In one example, grain-oriented (30Q120) steel was used to make the stator tooth for an induction motor. It used 18 teeth between the two rotors. Each stator tooth was wound with coils connected in series, 6 for each phase. The magnetic potential adds the air gap magnetic potential, stator tooth magnetic potential and rotor yoke and tooth magnetic potential.

Some AFMs can be easily stacked to provide higher power output in modular fashion. YASA's 37 kg stackable 750R motor delivers 800Nm and >5kW/kg with an axial length of 98 mm.

== Uses ==

Although this geometry has been used since the first electromagnetic motors were developed, its usage was rare until the widespread availability of strong permanent magnets and the development of brushless DC motors, which could better exploit this geometry's advantages.

Axial geometry can be applied to almost any operating principle (e.g. brushed DC, induction, stepper, reluctance) that can be used in a radial motor.

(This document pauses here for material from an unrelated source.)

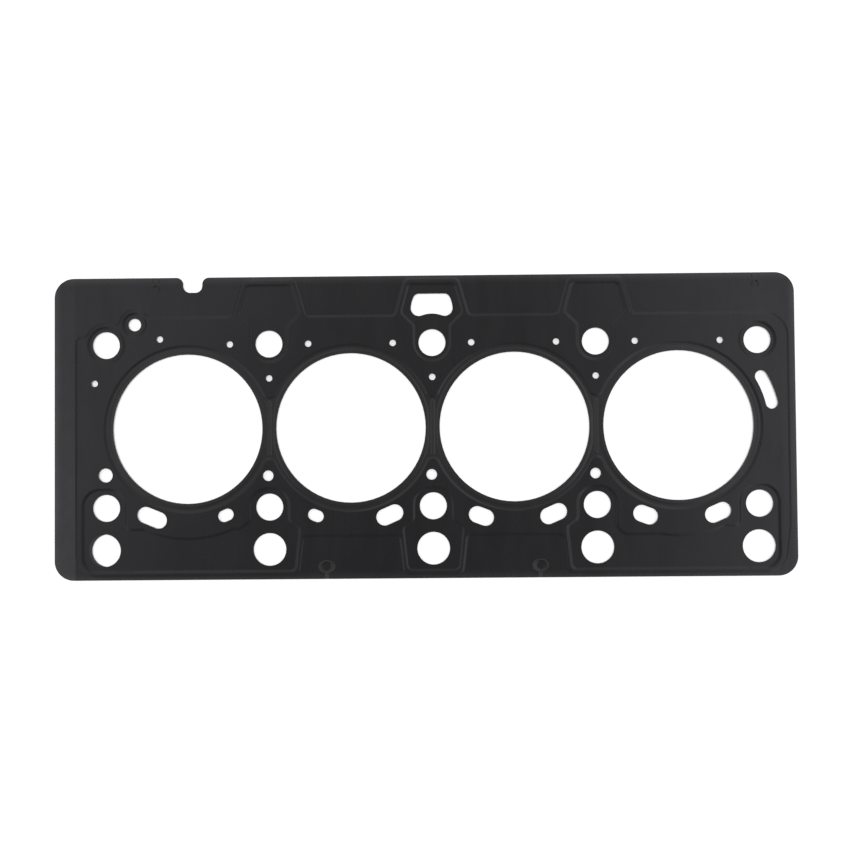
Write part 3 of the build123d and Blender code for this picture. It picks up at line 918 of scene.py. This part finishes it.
def add_floor():
    """Pale floor that shows white where the part leaves no shadow."""
    half, below, pale, glow = 3.0, 0.05 * MM, 0.82, 0.45
    mesh = bpy.data.meshes.new("floor")
    corners = [(-half, -half, 0), (half, -half, 0), (half, half, 0), (-half, half, 0)]
    mesh.from_pydata(corners, [], [(0, 1, 2, 3)])
    floor = bpy.data.objects.new("floor", mesh)
    bpy.context.scene.collection.objects.link(floor)
    floor.location.z = -below
    material, tree, bsdf = shader("floor_white")
    bsdf.inputs["Base Color"].default_value = (pale, pale, pale, 1.0)
    bsdf.inputs["Roughness"].default_value = 1.0
    bsdf.inputs["Specular IOR Level"].default_value = 0.0
    bsdf.inputs["Emission Color"].default_value = WHITE
    shine = math_node(tree, "MULTIPLY", backdrop_rays(tree), glow)
    tree.links.new(shine, bsdf.inputs["Emission Strength"])
    mesh.materials.append(material)


def side_panels(tree, x, y):
    """Broad bright panels left and right of a dark ceiling, leaning, and brighter on the right."""
    lean = ramp(tree, x, (-0.1, 0.1), (0.47, 0.2))
    side = math_node(tree, "MULTIPLY_ADD", y, lean, math_node(tree, "ABSOLUTE", x))
    panel = tree.nodes.new("ShaderNodeValToRGB")
    while len(panel.color_ramp.elements) < len(PANEL):
        panel.color_ramp.elements.new(0.5)
    for stop, (place, amount) in zip(panel.color_ramp.elements, PANEL):
        stop.position = place
        stop.color = (amount, amount * PANEL_GREEN, amount, 1.0)
    panel.color_ramp.interpolation = "EASE"
    tree.links.new(side, panel.inputs["Fac"])
    gain = ramp(tree, x, (0.1, 0.3), (1.0, 1.3))
    return mix_node(tree, "MULTIPLY", 1.0, panel.outputs["Color"], gain)


def add_world():
    """White studio with a dark ceiling between two broad side panels, and an even fill."""
    world = bpy.data.worlds.new("studio")
    bpy.context.scene.world = world
    world.use_nodes = True
    tree = world.node_tree
    light = tree.nodes["Background"]
    x, y, z = split(tree, coordinates(tree, "Generated"))
    # The ceiling is darkest on the near side, and grows paler in two steps toward the far one
    near = ramp(tree, y, (-0.2, 0.15), (0.13, 0.24))
    far = ramp(tree, y, (0.12, 0.7), (0.0, 0.38))
    ceiling = math_node(tree, "ADD", near, far)
    lit = mix_node(tree, "LIGHTEN", 1.0, ceiling, side_panels(tree, x, y))
    horizon = ramp(tree, z, (0.2, 0.5), (1.0, 0.0))
    seen = mix_node(tree, "MIX", horizon, lit, WHITE)
    fill = (FILL_LIGHT, FILL_LIGHT, FILL_LIGHT, 1.0)
    result = mix_node(tree, "MIX", backdrop_rays(tree), fill, seen)
    tree.links.new(result, light.inputs["Color"])


def add_softbox(name, place):
    """Square area lamp aimed at the part."""
    data = bpy.data.lights.new(name, "AREA")
    data.size = 0.9
    data.energy = 4.0
    lamp = bpy.data.objects.new(name, data)
    lamp.location = place
    lamp.rotation_euler = (-Vector(place)).to_track_quat("-Z", "Y").to_euler()
    lamp.visible_glossy = False
    bpy.context.scene.collection.objects.link(lamp)


def add_camera():
    """Camera nearly straight above the part."""
    data = bpy.data.cameras.new("camera")
    data.lens = 45.32
    camera = bpy.data.objects.new("camera", data)
    camera.location = (0.0049, -0.0126, 0.5511)
    camera.rotation_euler = [math.radians(a) for a in (1.381, 0.485, -0.485)]
    bpy.context.scene.collection.objects.link(camera)
    bpy.context.scene.camera = camera


add_floor()
add_world()
add_softbox("softbox_left", (-1.3, 0.5, 1.5))
add_softbox("softbox_right", (1.4, 0.3, 1.4))
add_camera()
bpy.context.scene.view_settings.view_transform = "Standard"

Even within the same electrical operating principle, different application and design considerations can make one geometry more suitable than the other. Axial geometries allow some magnetic topologies that would not be practical in a radial geometry. Axial motors are typically shorter and wider than an equivalent radial motor.

Axial motors have been commonly used for low-power applications, especially in tightly integrated electronics since the motor can be built directly upon a printed circuit board (PCB), and can use PCB traces as the stator windings. High-power, brushless axial motors are more recent, but are beginning to see usage in some electric vehicles. One of the longest produced axial motors is the brushed DC Lynch motor, where the rotor is almost entirely composed of flat copper strips with small iron cores inserted, allowing power-dense operation.

=== Automotive ===
Mercedes-Benz subsidiary YASA (Yokeless and Segmented Armature) makes AFMs that have powered various concept (Jaguar C-X75), prototype, and racing vehicles. It was also used in the Koenigsegg Regera, the Ferrari SF90 Stradale and 296GTB, Lamborghini Revuelto, McLaren Artura and the Lola-Drayson. The company is investigating the potential for placing motors inside wheels, given that AFM's low mass does not excessively increase a vehicle's unsprung mass.

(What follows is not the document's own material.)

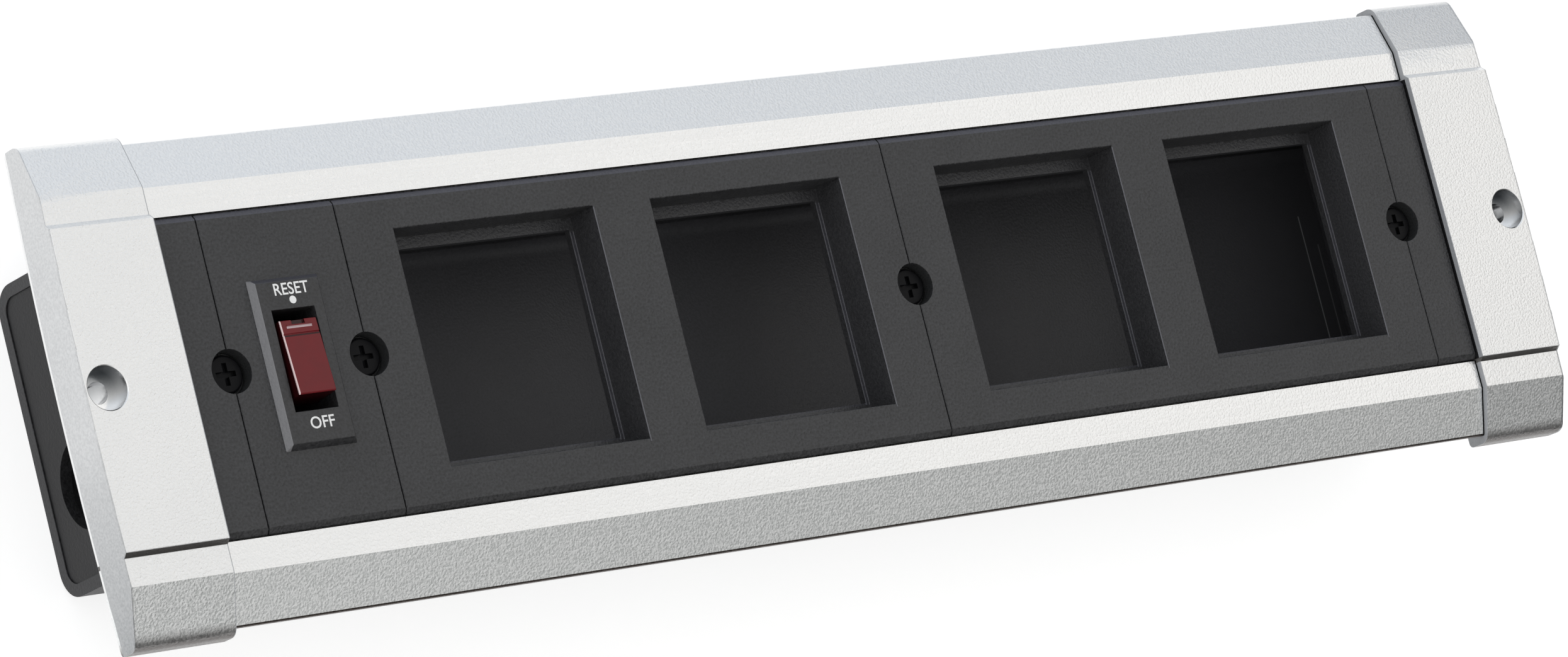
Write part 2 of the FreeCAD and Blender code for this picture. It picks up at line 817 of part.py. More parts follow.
def terminal_block():
    """Moulded strip with a pocket for each clamp, wire holes along X and screw holes above."""
    x, y = terminal_block_place()
    z0 = block_base()
    top = z0 + terminal_block_height
    body = box(x, x + terminal_block_width, y, y + terminal_poles * terminal_pitch, z0, top)
    tools = []
    half = clamp_width / 2 + clamp_clearance
    reach = terminal_block_width / 2 - clamp_wall
    screw_hole = terminal_screw_diameter + hole_clearance
    pocket_top = clamp_base() + clamp_height + clamp_clearance
    for px, py in pole_places():
        tools.append(block(px, py, 2 * reach, 2 * half, clamp_base(), pocket_top))
        tools.append(lengthwise(x, x + terminal_block_width, py, wire_height(), wire_hole_diameter))
        tools.append(upright(px, py, clamp_base() + clamp_height, top, screw_hole))
    for px, py in block_screw_places():
        tools.append(upright(px, py, z0, top, block_screw_diameter + hole_clearance))
        seat = top - block_screw_head_height
        tools.append(upright(px, py, seat, top, block_screw_head_diameter + hole_clearance))
    return cut_all(body, tools)


def wire_height():
    """Height of the wire holes."""
    return clamp_base() + clamp_wall + wire_hole_diameter / 2


def terminal_clamps():
    """A brass clamp for each pole, bored for the wire and the screw."""
    clamps = []
    reach = terminal_block_width / 2 - clamp_wall - clamp_clearance
    for px, py in pole_places():
        clamp = block(px, py, 2 * reach, clamp_width, clamp_base(), clamp_base() + clamp_height)
        wire = lengthwise(px - reach, px + reach, py, wire_height(), wire_hole_diameter)
        thread = upright(px, py, wire_height(), clamp_base() + clamp_height,
                         terminal_screw_diameter + 2 * thread_clearance)
        clamps.append(cut_all(clamp, [wire, thread]))
    return Part.makeCompound(clamps)


def terminal_screws():
    """The clamp screws, slotted, just above the wire holes."""
    screws = []
    top = clamp_base() + clamp_height + terminal_screw_rise
    half = terminal_screw_diameter / 2
    thin = terminal_slot_width / 2
    for px, py in pole_places():
        screw = upright(px, py, top - terminal_screw_length, top, terminal_screw_diameter)
        slot = box(px - half, px + half, py - thin, py + thin, top - terminal_slot_depth, top)
        screws.append(screw.cut(slot))
    return Part.makeCompound(screws)


def block_screws():
    """Screws that hold the terminal block on its pad."""
    screws = []
    top = block_base() + terminal_block_height
    seat = top - block_screw_head_height
    tip = block_base() - block_screw_bite + thread_clearance
    for px, py in block_screw_places():
        head = upright(px, py, seat, top, block_screw_head_diameter)
        shank = upright(px, py, tip, seat, block_screw_diameter)
        screws.append(head.fuse(shank).removeSplitter())
    return Part.makeCompound(screws)


# Earth tab

def earth_hole():
    """Threaded hole in the bar for the earth screw."""
    return upright(seam_b, earth_y, bar_bottom, bar_top, earth_screw_diameter + 2 * thread_clearance)


def earth_tab():
    """Brass tab under the bar with a blade bent down."""
    y = earth_y
    half = earth_tab_pad / 2
    pad = box(seam_b - half, seam_b + half, y - half, y + half, bar_bottom - earth_tab_thickness, bar_bottom)
    leg = box(seam_b - blade_width / 2, seam_b + blade_width / 2, y - half, y - half + earth_tab_thickness,
              bar_bottom - earth_tab_drop, bar_bottom)
    tab_bottom = bar_bottom - earth_tab_thickness
    hole = upright(seam_b, y, tab_bottom, bar_bottom, earth_screw_diameter + hole_clearance)
    return fuse_all([pad, leg]).cut(hole)


def earth_screw():
    """Screw that holds the earth tab to the bar."""
    seat = bar_bottom - earth_tab_thickness
    head = upright(seam_b, earth_y, seat - earth_screw_head_height, seat, earth_screw_head_diameter)
    shank = upright(seam_b, earth_y, seat, bar_top, earth_screw_diameter)
    return head.fuse(shank).removeSplitter()


def build():
    """Every piece by its node name."""
    rear = rail()
    cap = end_cap()
    pieces = {
        "rail_rear": rear,
        "rail_front": mirrored_y(rear),
        "end_cap_right": cap,
        "end_cap_left": mirrored_x(cap),
        "cap_screws": cap_screws(),
        "filler_strip_left": filler_strip(-rail_end, seam_a, seam_a),
        "filler_strip_right": filler_strip(seam_d, rail_end, seam_d),
        "breaker_plate": breaker_plate(),
        "window_plate_left": window_plate(seam_b),
        "window_plate_right": window_plate(seam_c),
        "cross_bar_1": cross_bar(seam_a),
        "cross_bar_2": cross_bar(seam_b, [earth_hole()]),
        "cross_bar_3": cross_bar(seam_c),
        "cross_bar_4": cross_bar(seam_d),
        "plate_screws": plate_screws(),
        "breaker_housing": breaker_housing(),
        "breaker_rocker": breaker_rocker(),
        "rocker_pin": rocker_pin(),
        "breaker_base": breaker_base(),
        "line_terminal": line_terminal(),
        "load_terminal": load_terminal(),
        "bimetal_strip": bimetal_strip(),
        "rear_case": rear_case(),
        "case_end_left": case_end_left(),
        "case_end_right": case_end_plate(1),
        "case_screws": case_screws(),
        "terminal_block": terminal_block(),
        "terminal_clamps": terminal_clamps(),
        "terminal_screws": terminal_screws(),
        "block_screws": block_screws(),
        "earth_tab": earth_tab(),
        "earth_screw": earth_screw(),
    }
    return pieces


os.makedirs("parts", exist_ok=True)
for name, shape in build().items():
    solids = shape.Solids
    print(name, "solids", len(solids), "valid", shape.isValid(), "volume", round(shape.Volume, 1))
    shape.exportStep("parts/" + name + ".step")
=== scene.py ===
import json
import math
import bmesh
import bpy
from mathutils import Matrix, Vector


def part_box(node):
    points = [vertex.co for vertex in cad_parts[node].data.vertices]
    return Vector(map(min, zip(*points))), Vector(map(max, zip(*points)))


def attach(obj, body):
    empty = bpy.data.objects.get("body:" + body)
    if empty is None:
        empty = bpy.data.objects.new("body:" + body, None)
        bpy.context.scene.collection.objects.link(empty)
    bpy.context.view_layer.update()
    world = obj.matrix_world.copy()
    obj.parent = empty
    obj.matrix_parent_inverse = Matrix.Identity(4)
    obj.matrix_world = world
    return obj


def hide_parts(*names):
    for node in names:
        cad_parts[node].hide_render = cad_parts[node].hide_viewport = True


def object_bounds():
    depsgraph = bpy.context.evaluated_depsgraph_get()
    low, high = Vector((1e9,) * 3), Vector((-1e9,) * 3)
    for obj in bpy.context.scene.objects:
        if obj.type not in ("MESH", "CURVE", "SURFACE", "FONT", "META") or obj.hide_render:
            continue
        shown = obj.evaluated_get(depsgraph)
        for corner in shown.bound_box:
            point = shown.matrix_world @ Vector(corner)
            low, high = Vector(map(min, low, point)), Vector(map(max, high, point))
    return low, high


# In-desk power module: a silver anodised frame, black fascia plates with four windows, a red rocker.
# Metres. +X runs along the module, +Y towards the reset side, +Z up out of the face.

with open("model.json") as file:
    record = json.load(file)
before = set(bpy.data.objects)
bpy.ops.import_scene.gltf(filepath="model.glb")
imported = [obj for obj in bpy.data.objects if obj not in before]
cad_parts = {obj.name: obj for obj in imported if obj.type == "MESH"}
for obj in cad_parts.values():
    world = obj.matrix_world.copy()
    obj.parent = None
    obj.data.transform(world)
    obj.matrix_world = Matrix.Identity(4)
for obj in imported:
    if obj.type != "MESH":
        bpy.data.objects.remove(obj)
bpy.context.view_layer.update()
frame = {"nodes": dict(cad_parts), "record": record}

MM = 0.001

# Camera, fitted to the window corners, the seams and the edges of the rails
# Angles in degrees, lens and sensor in millimetres
camera_azimuth = -75.83
camera_elevation = 51.44
camera_roll = 64.65
camera_distance = 1.3238
camera_lens = 161.1
camera_sensor = 36
camera_nearest = 0.05
camera_furthest = 20
camera_aim = Vector((-19.0, -4.9, 8.9)) * MM

# Arris widths
rail_arris = 0.15 * MM
cap_arris = 0.15 * MM
plate_arris = 0.10 * MM
bezel_arris = 0.15 * MM
rocker_arris = 0.18 * MM
case_arris = 0.25 * MM
small_arris = 0.06 * MM

# What counts as one point, as an edge and as flat in the shapes from the construction model
merge_reach = 0.001 * MM
sharp_angle = math.radians(25)
flat_angle = math.radians(0.4)

# Near and far corners of the pieces that the places below are worked out from
rail_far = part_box("rail_rear")[1]
cap_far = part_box("end_cap_right")[1]
plate_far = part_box("window_plate_right")[1]
bezel_near, bezel_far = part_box("breaker_housing")
rocker_near, rocker_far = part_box("breaker_rocker")
case_near, case_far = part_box("rear_case")

# Places on the rails where their tone changes, most of them where painted shade begins
slope_inner = rail_far.y - 9.2 * MM
rail_edge = rail_far.y - 0.35 * MM
rail_joint = rail_far.x - 0.38 * MM
rail_inner_side = plate_far.y + 0.35 * MM
rail_inner_foot = 6.5 * MM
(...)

In July 2025, YASA announced a prototype 550 kW (738 hp) 13.1 kg (29 lb) motor, equating to power density of 42 kW/kg, which the company claimed to be the highest ever achieved. By contrast, the state of the art EV motor from Lucid Motors offers a 500 kW, 31.4-kg motor, or 16 kW/kg.

BMW Vision Neue Klasse prototypes were already seen with wheel hub motors without brake calipers, but the Munich-based startup DeepDrive works on dual-rotor radial flux motors.

In June 2026, Mercedes-Benz started large-scale production of AFMs in their Berlin-Marienfelde factory. The first application of these motors will be in the High Performance Mercedes‑AMG GT 4-Touring Coupe.

=== Aviation ===
The Rolls-Royce ACCEL, holder of the current world speed record for an electric aircraft, uses three axial flux motors.

YASA makes AFMs for the 3-motor Rolls Royce Spirit of Innovation. Their target is aircraft motors that deliver 50 kW/kg, to allow for the substantial weight reductions needed to enable electric-powered flight.

In 2025, Flying Whales announced that Evolito would supply axial flux motors for the aircraft.

=== General purpose ===
Emrax makes a line of axial flux motors: the Emrax 228 (power density 4.58 kw/kg), Emrax 268 (5.02 kw/kg), and Emrax 348 (4.87 kw/kg).

Conifer plans to offer iron-based 1 to 25-hp (0.75-18.65-kW) units for applications such as HVAC fans and pumps, tools and equipment, and in-wheel motors for small electric vehicles such as scooters, ATVs, and urban delivery vehicles.